## Provided information
╔══

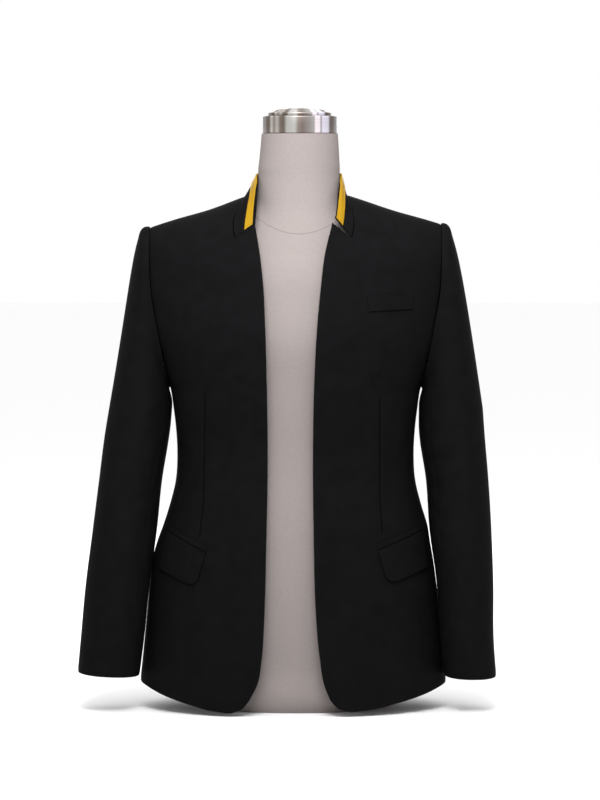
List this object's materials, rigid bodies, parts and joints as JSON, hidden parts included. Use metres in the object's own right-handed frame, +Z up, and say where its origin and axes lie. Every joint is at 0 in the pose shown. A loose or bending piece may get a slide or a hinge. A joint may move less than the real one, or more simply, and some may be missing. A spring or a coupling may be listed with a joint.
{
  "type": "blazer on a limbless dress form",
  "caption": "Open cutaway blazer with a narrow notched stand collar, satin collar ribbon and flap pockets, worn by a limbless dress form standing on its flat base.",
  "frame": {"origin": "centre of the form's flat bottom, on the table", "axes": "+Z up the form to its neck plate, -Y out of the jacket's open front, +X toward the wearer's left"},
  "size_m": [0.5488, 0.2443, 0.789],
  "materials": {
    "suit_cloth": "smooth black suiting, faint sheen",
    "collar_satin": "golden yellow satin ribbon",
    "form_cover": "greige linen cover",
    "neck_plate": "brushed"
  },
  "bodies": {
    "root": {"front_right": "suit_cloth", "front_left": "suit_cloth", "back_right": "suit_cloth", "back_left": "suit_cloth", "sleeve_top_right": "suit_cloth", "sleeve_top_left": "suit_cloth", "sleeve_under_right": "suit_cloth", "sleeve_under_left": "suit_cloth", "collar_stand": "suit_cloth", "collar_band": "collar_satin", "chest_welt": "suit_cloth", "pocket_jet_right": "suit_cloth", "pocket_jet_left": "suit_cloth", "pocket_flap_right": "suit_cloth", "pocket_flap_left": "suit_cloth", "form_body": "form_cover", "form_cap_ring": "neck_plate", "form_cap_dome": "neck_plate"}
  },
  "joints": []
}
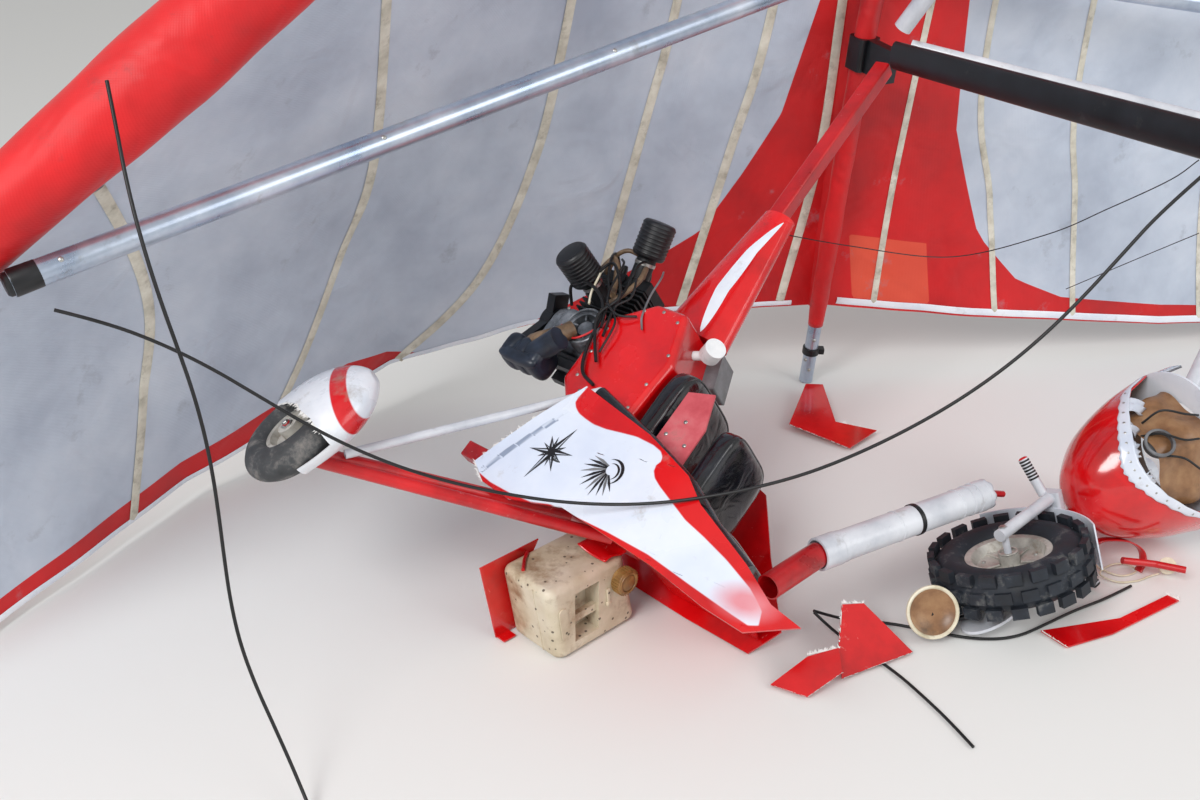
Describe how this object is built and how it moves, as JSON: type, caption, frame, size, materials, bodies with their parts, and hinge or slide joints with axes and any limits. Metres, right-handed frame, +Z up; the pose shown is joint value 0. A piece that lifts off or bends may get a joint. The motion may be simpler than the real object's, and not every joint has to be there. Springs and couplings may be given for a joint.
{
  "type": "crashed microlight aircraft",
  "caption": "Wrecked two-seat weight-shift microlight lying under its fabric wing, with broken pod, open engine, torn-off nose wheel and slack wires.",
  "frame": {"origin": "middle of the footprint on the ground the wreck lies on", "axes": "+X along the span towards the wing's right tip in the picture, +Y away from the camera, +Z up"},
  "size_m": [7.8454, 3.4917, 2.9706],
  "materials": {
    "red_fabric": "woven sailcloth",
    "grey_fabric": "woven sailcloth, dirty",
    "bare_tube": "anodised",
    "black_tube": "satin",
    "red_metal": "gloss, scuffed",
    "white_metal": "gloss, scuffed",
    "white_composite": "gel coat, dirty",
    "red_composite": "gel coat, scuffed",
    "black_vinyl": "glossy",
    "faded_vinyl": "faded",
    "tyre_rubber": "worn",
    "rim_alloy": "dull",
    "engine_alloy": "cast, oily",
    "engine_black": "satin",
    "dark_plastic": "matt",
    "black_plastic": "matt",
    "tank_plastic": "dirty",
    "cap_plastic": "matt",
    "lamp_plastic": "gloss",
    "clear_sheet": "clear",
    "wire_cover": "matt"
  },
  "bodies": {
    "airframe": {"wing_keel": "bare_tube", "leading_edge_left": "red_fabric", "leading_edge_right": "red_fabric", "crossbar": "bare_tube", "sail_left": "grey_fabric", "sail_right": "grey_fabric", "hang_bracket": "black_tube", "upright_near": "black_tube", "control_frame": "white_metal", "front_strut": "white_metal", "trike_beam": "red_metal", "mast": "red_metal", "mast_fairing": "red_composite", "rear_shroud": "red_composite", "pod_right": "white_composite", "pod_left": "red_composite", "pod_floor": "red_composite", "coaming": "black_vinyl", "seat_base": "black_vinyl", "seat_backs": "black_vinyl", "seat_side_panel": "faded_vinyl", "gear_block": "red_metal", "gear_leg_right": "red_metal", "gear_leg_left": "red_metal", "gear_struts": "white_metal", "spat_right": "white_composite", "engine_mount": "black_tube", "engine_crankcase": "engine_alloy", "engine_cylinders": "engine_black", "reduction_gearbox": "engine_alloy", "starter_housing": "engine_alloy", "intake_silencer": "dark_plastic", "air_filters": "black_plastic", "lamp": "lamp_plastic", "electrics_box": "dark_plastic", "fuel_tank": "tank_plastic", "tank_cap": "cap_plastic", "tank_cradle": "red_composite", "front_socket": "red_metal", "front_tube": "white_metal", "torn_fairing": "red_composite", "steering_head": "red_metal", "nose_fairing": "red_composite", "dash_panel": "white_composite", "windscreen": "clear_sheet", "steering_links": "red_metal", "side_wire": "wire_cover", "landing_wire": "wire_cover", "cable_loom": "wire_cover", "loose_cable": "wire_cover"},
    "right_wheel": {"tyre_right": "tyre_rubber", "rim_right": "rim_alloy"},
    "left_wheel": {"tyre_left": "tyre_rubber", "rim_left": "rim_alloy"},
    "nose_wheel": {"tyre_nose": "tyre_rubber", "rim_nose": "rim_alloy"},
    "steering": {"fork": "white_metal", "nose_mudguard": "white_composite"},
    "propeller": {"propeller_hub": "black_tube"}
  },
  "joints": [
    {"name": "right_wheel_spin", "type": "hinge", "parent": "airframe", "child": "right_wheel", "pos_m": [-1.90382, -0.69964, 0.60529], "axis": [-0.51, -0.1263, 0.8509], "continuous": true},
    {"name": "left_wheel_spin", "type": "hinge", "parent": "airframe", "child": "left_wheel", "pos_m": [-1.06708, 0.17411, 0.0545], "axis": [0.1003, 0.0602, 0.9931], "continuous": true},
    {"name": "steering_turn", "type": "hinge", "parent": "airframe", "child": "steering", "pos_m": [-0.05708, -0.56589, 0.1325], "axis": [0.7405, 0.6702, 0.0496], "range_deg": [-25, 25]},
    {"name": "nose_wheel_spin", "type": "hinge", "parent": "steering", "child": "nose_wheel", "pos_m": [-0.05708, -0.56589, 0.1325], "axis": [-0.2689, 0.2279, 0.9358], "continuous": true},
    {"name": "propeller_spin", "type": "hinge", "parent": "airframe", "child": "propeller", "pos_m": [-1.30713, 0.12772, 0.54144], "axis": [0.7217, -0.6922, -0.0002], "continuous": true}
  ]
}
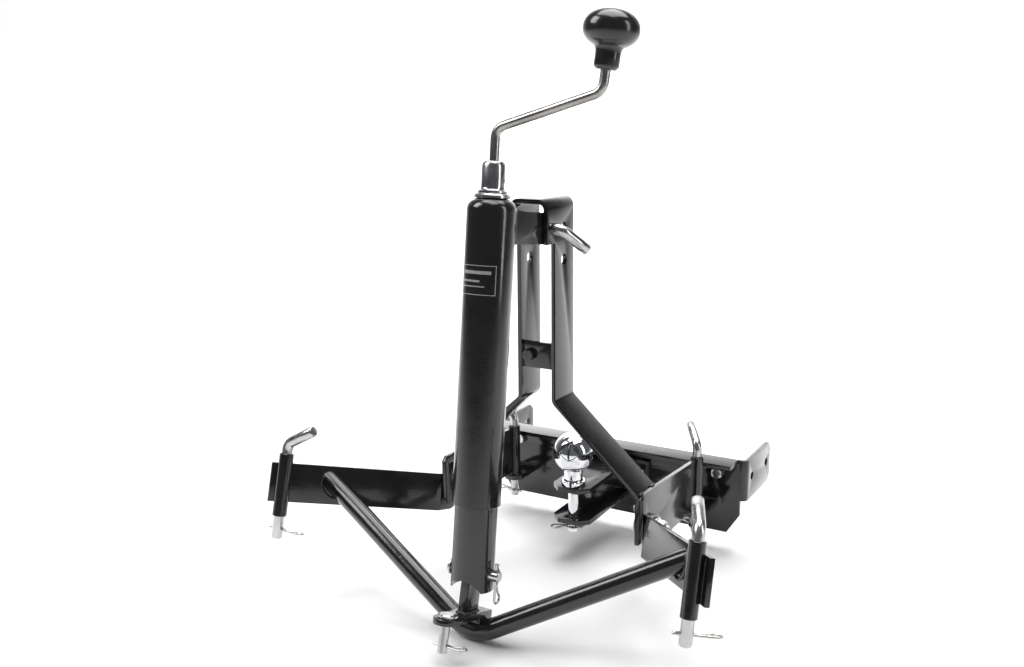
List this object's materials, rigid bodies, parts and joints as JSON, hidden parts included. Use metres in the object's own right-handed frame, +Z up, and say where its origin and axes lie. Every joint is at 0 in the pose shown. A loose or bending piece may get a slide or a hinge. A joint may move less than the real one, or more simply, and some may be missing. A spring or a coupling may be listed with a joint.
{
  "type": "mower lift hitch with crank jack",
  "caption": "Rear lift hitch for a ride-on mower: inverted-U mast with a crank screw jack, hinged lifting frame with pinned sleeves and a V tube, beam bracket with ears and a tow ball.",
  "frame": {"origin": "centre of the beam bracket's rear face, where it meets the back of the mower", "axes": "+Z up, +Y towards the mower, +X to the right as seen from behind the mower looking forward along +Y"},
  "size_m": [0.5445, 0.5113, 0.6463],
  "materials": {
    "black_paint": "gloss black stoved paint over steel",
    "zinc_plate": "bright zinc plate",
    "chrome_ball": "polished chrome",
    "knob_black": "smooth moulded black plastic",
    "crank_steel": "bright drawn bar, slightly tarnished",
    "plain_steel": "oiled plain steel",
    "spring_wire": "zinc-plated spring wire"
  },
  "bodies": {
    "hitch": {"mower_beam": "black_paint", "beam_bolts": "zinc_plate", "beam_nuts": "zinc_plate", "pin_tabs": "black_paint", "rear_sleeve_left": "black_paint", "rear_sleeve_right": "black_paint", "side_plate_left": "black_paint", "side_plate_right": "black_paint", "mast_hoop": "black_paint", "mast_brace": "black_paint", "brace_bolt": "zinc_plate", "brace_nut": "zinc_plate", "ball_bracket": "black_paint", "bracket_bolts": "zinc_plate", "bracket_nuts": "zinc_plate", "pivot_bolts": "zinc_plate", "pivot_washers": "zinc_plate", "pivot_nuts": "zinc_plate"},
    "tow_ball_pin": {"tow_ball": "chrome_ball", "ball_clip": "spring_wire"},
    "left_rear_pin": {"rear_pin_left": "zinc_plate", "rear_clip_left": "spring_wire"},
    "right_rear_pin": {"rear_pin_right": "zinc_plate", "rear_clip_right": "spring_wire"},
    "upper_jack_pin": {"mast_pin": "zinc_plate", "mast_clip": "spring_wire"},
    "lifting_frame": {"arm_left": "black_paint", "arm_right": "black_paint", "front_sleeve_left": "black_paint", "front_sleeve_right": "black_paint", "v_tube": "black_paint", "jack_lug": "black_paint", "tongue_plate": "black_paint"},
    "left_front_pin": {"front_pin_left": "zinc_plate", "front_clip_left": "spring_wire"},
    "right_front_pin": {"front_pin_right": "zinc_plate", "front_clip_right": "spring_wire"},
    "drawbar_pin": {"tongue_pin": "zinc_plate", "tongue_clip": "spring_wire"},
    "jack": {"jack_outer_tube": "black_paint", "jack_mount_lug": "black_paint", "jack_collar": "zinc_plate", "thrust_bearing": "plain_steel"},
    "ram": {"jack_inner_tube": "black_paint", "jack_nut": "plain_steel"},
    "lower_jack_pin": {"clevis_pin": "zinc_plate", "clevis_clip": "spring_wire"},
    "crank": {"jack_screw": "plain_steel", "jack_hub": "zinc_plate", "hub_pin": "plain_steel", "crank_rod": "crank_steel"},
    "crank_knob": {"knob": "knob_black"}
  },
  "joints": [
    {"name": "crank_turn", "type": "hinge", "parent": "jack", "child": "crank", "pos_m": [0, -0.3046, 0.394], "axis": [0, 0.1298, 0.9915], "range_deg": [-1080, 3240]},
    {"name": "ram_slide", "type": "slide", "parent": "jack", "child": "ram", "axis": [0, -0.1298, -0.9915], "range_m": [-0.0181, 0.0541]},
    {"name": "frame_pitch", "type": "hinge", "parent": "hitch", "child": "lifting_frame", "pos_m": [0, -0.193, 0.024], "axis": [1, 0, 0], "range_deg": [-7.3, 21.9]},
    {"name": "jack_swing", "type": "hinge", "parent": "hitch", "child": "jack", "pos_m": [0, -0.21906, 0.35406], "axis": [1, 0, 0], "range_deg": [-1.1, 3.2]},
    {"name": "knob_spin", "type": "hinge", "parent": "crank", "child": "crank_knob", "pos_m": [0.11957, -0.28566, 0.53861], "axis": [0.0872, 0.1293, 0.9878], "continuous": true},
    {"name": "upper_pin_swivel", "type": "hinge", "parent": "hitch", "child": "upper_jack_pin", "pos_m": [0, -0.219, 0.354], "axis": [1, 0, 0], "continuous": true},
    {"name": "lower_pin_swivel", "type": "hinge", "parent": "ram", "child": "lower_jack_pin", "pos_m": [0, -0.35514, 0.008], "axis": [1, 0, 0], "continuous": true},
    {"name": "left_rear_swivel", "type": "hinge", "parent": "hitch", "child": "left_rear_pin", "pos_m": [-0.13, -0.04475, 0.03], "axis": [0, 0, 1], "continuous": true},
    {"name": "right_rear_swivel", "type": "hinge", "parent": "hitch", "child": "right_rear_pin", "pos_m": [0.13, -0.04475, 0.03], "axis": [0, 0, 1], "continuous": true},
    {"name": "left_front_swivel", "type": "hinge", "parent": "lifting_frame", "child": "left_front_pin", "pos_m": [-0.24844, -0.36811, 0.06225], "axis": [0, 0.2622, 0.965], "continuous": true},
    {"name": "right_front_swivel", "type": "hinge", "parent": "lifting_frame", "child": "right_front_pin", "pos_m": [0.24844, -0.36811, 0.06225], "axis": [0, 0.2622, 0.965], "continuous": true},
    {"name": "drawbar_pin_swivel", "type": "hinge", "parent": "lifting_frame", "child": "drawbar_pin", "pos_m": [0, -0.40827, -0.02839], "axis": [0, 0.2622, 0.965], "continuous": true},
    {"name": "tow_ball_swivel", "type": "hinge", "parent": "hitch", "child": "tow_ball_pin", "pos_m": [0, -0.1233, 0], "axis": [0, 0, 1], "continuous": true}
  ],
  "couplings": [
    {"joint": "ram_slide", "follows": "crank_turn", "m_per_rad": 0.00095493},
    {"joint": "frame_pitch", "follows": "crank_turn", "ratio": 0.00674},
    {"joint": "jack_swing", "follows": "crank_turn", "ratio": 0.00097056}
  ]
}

╚══

## What the task requires
Return solely the number of lines in the data that include the word "caption".

## Output for this task
4